Kritik:Mordswälzer

Wenn Bücher töten könnten: In der Hollywood-Variante der japanischen Mangareihe "Death Note" findet der intelligente Außenseiter Light ein geheimnisvolles Notizbuch, dann passieren gruselige Dinge - am gruseligsten ist aber seine Freundin Mia.

Von Maike Müller

Worte können töten. Genauer gesagt: in ein Notizbuch gekritzelte Namen. Noch eine kreative Todesart dazugeschrieben - und das Schicksal nimmt seinen Lauf: Der Benannte stirbt. Ein Buch mit diesen magischen Fähigkeiten fällt dem Teenager Light (Nat Wolff) vor die Füße, "Death Note" steht darauf. Der intelligente Außenseiter ist zunächst erschrocken, doch auch schnell begeistert von den Fähigkeiten, die ihm das Buch verleiht: Er kann bösen Menschen das Handwerk legen, als erstes denkt er sich einen Unfall für den verhassten Schulrowdy aus. Mit dem Buch erscheint auch dessen Verwalter Ryuk, ein stacheliges Wesen mit rot glühenden Augen, das nur Light sehen kann. Ryuk entscheidet, wer das Buch bekommt, macht sich über Light lustig und treibt ihn weiter an. Gegen dessen neue Freundin ist er aber fast schon harmlos.
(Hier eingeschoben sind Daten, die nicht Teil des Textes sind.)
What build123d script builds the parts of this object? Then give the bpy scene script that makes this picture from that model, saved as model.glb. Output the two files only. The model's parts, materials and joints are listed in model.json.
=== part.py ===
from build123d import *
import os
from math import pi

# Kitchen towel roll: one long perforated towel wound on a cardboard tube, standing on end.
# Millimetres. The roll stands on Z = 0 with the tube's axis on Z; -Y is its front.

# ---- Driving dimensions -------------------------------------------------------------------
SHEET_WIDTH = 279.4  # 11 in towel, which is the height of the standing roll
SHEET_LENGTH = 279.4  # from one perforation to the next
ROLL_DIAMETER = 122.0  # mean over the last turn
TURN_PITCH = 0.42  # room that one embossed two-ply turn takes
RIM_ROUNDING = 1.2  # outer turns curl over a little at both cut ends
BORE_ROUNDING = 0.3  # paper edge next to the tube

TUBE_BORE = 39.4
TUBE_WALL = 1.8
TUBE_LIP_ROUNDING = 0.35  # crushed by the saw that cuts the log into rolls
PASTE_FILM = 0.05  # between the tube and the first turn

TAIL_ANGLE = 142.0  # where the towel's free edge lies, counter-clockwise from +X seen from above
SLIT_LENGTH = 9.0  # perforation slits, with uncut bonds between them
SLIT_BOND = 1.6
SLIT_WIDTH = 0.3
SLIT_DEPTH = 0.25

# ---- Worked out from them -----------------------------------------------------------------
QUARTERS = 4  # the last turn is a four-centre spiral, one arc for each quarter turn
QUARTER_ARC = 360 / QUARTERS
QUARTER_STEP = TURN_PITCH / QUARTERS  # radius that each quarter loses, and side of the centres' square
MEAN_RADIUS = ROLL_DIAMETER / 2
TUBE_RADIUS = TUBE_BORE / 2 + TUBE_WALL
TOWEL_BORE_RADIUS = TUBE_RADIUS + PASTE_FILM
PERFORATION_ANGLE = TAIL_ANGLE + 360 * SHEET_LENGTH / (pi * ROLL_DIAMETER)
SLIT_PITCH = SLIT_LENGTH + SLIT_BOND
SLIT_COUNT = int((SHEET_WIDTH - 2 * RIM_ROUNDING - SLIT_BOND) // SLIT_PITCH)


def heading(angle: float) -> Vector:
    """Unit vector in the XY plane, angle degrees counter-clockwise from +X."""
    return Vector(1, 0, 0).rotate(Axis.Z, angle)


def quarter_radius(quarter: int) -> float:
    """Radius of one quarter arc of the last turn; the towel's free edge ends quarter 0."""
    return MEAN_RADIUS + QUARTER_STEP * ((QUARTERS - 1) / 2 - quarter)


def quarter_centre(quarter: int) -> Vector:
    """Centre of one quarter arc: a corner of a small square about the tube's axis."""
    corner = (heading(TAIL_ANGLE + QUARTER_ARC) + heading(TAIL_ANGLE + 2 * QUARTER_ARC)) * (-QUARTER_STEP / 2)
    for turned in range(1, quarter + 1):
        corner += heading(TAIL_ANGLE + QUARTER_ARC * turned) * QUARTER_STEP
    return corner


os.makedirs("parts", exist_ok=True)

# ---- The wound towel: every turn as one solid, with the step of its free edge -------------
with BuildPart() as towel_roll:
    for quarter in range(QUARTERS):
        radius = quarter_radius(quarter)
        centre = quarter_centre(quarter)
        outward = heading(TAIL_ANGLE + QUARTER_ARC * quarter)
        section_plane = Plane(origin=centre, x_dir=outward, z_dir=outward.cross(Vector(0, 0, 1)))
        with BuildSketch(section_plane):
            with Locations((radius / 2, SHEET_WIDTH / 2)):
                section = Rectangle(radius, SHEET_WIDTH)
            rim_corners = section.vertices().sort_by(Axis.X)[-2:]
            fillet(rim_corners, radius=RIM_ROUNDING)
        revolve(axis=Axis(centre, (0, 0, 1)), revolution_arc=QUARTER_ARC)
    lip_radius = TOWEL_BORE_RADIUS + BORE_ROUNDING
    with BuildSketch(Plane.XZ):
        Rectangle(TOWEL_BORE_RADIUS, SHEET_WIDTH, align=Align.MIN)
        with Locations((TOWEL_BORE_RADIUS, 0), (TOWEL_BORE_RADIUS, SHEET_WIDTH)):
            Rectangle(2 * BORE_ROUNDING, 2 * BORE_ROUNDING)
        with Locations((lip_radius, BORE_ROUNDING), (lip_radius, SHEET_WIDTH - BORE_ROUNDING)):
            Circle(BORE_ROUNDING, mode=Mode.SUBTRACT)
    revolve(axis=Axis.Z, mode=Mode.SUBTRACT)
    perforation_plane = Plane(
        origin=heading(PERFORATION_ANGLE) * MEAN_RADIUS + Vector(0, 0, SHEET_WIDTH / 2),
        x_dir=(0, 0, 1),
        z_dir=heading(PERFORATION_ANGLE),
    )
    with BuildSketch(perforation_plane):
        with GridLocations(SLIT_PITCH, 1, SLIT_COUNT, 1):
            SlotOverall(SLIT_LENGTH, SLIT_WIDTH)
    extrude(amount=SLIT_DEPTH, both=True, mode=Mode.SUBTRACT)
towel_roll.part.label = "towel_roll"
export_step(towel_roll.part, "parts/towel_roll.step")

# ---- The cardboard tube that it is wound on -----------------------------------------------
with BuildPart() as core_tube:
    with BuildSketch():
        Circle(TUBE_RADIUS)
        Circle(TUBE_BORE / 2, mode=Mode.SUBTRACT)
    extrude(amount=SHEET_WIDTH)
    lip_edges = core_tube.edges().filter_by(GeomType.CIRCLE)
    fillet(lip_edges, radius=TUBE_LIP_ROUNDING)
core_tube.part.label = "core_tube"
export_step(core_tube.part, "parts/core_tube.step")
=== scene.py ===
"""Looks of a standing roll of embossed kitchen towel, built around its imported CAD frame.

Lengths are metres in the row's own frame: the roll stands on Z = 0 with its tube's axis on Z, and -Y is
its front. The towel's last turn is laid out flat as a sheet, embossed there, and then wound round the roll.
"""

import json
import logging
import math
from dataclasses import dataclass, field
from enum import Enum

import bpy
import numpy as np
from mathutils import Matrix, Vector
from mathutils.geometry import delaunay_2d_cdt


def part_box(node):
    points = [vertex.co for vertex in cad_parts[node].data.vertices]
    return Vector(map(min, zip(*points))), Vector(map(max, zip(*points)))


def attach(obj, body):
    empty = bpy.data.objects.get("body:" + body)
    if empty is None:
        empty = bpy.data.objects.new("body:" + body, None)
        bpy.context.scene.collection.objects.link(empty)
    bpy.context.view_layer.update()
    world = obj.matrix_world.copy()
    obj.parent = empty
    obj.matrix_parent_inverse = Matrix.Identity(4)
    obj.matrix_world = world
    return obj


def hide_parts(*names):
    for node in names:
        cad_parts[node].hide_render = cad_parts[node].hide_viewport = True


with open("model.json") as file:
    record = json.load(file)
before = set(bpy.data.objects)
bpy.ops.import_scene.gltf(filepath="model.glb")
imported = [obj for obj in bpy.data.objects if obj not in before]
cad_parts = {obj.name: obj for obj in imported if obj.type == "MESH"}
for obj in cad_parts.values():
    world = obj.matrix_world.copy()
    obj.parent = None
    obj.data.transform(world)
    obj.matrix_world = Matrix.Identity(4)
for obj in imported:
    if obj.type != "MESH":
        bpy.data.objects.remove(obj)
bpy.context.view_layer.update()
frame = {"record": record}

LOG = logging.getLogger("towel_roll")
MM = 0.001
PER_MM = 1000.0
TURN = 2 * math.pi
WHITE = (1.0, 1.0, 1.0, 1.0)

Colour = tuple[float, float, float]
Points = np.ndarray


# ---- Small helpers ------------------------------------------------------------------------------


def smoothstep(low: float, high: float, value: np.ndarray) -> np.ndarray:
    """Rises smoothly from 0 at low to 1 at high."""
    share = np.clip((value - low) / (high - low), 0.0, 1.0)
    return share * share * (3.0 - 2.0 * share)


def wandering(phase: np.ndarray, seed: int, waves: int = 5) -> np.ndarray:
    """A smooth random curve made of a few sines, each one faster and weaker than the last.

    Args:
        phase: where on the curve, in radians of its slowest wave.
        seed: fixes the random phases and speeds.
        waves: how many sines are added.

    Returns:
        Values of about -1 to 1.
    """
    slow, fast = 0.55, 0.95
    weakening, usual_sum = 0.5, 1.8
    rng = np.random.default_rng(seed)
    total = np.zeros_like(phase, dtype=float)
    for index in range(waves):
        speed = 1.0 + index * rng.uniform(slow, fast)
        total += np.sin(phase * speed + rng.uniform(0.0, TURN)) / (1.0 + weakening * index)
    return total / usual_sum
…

Die draufgängerische Cheerleaderin Mia (Margaret Qualley, The Leftovers) muss nicht lange darüber nachdenken, was sie von Lights neuer Fähigkeit hält: Sie ist neidisch. Mit ihr an seiner Seite beginnt Light einen großräumigen Feldzug gegen alle möglichen Verbrecher. Leute, die sich von Polizei und Politik im Stich gelassen fühlen, sehen in ihm einen Rächer. Aber er ist eitel: Mit der Macht des Buches manipuliert er seine Opfer und lässt sie sein Pseudonym "Kira" (Japanisch für Mörder) an Wände kritzeln. Bald heftet sich der geniale Privatermittler "L" an seine Fersen, findet aber keine Beweise.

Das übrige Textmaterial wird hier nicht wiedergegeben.